Virginia Mantouvalou is Professor of Human Rights and Labour Law at UCL, Faculty of Laws. She has published extensively on workers' exploitation, structural injustice, prison labour, privacy and free speech at work, protection from unfair dismissal, the right to work, the rights of domestic workers and other migrant workers, welfare conditionality and modern slavery. Her recent monograph, Structural Injustice and Workers’ Rights (OUP 2023), was funded through a British Academy Mid-Career Fellowship. Her latest co-edited book, Structural Injustice and the Law (with Jonathan Wolff), is forthcoming with UCL Press in 2024. Her research has appeared in leading journals, such as the Modern Law Review, the Journal of Law and Society, Theoretical Inquiries in Law, the Industrial Law Journal, and the Critical Review of International Social and Political Philosophy.

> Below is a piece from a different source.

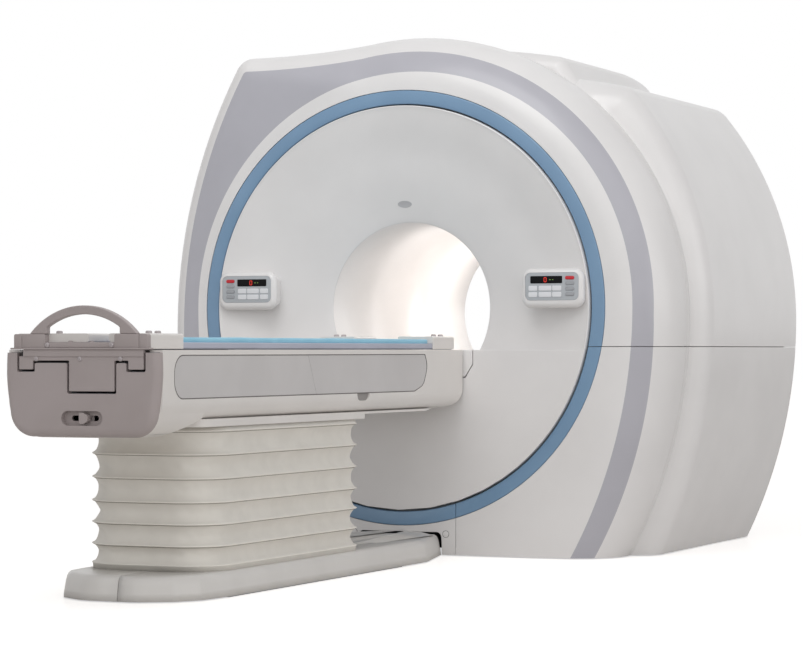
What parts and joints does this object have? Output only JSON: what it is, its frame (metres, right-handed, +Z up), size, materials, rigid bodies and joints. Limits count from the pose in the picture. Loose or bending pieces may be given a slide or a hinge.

Virginia is articles Co-Editor of the Modern Law Review, member of the editorial board of the Stanford Studies in Human Rights, Co-Editor of the UK Labour Law Blog and the Studies in Law and Social Justice, and was Joint Editor of Current Legal Problems. She has held visiting positions at Georgetown University Law Centre in Washington DC and the Université Libre de Bruxelles. She has worked as Specialist Advisor to the UK Joint Committee of Human Rights and a consultant of the Council of Europe and the ILO. She is also Chair of the NGO Kalayaan, working on the rights of migrant domestic workers.